Alle mengungkapkan hasil survei SKCB BPS 2015 itu di 31 Maret 2015 ada stock beras 7,97 juta ton, lalu 31 Juni stock 10,02 juta ton dan 30 September 2015 stock 8,85 juta ton. Dengan begitu, stock sangat tinggi berkisar 7,9 hingga 10 juta ton. Bahkan beberapa kali Sucofindo survei sejak 2007 hingga 2012, stock beras berkisar 6 hingga 9 juta ton beras
BACA JUGA: Jangan Sampai Data Baru BPS Jadi Alasan Impor Pangan 2019
“Artinya survei BPS 2015 ini menjadi kontradiktif dengan angka surplus metode KSA sebesar 2,85 juta ton. Kelihatan janggal dan berbeda jauh untuk dicermati,” ungkap Alle.
Namun demikian, Alle menegaskan jika mengacu data stock beras hasil SKCB BPS maupun data surplus hasil KSA, bukan berarti neraca beras defisit.
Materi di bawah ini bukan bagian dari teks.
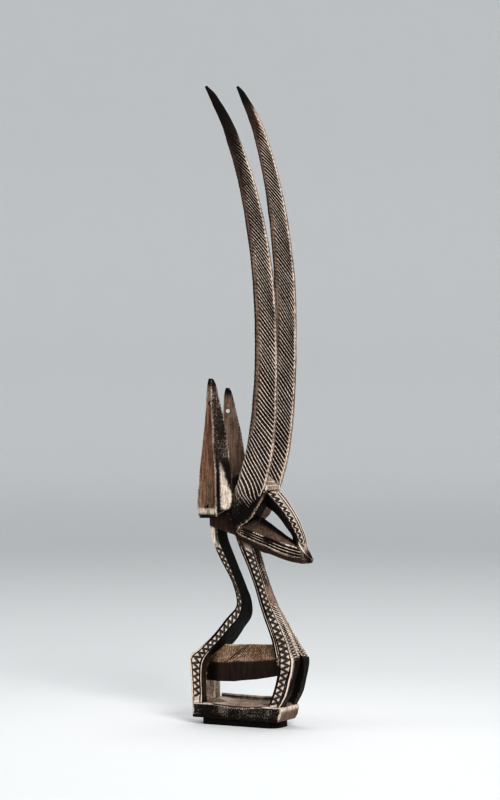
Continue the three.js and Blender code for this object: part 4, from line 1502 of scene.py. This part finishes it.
class CREST_OT_antelope(bpy.types.Operator):
    """Carve the antelope with its plinth and stain it"""
    bl_idname = "crest.antelope"
    bl_label = "Carve antelope"

    def execute(self, context):
        scene = context.scene
        carving = carve_antelope(scene.crest_knife_work, scene.crest_patina)
        carving.data.materials.clear()
        carving.data.materials.append(carved_wood(scene.crest_patina))
        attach(carving, "root")
        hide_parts("antelope_carving")
        return {"FINISHED"}


class CREST_OT_foot_slab(bpy.types.Operator):
    """Give the foot slab below the plinth its blackened finish"""
    bl_idname = "crest.foot_slab"
    bl_label = "Finish foot slab"

    def execute(self, context):
        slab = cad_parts["foot_slab"]
        slab.data.materials.clear()
        slab.data.materials.append(blackened_wood(context.scene.crest_patina))
        return {"FINISHED"}


class CREST_OT_stage(bpy.types.Operator):
    """Set up the pale floor, the soft lights and the camera"""
    bl_idname = "crest.stage"
    bl_label = "Set up stage"

    def execute(self, context):
        look = context.scene.crest_stage
        lay_floor(look)
        light_studio(context.scene, look)
        place_camera(context.scene, look)
        return {"FINISHED"}


class CREST_PT_panel(bpy.types.Panel):
    bl_label = "Antelope crest"
    bl_idname = "CREST_PT_panel"
    bl_space_type = "VIEW_3D"
    bl_region_type = "UI"
    bl_category = "Crest"

    def draw(self, context):
        for maker in OPERATORS:
            self.layout.operator(maker.bl_idname)
        for group in GROUPS:
            settings = getattr(context.scene, group)
            for name in settings.__annotations__:
                self.layout.prop(settings, name)


OPERATORS = (CREST_OT_antelope, CREST_OT_foot_slab, CREST_OT_stage)
GROUPS = {"crest_knife_work": CrestKnifeWork, "crest_patina": CrestWoodColours, "crest_stage": CrestStage}


def register():
    for group in GROUPS.values():
        bpy.utils.register_class(group)
    for maker in OPERATORS:
        bpy.utils.register_class(maker)
    bpy.utils.register_class(CREST_PT_panel)
    for name, group in GROUPS.items():
        setattr(bpy.types.Scene, name, PointerProperty(type=group))


def unregister():
    for name in GROUPS:
        delattr(bpy.types.Scene, name)
    bpy.utils.unregister_class(CREST_PT_panel)
    for maker in reversed(OPERATORS):
        bpy.utils.unregister_class(maker)
    for group in GROUPS.values():
        bpy.utils.unregister_class(group)


def main():
    register()
    bpy.ops.crest.antelope()
    bpy.ops.crest.foot_slab()
    bpy.ops.crest.stage()


if __name__ == "__main__":
    main()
Pasalnya, program pembangunan pertanian sudah menuju modern sehingga mampu menyediakan pangan ke depannya.
“Jadi jangan percaya bila ada yang bilang neraca beras tidak aman. Saya optimis neraca beras sangat aman hingga tahun depan dan tahun-tahun selanjutnya mengingat infrastruktur pertanian yang dibangun selama ini semakin kuat. Pondasi pertanian sudah mantap untuk akselerasi,” pungkasnya.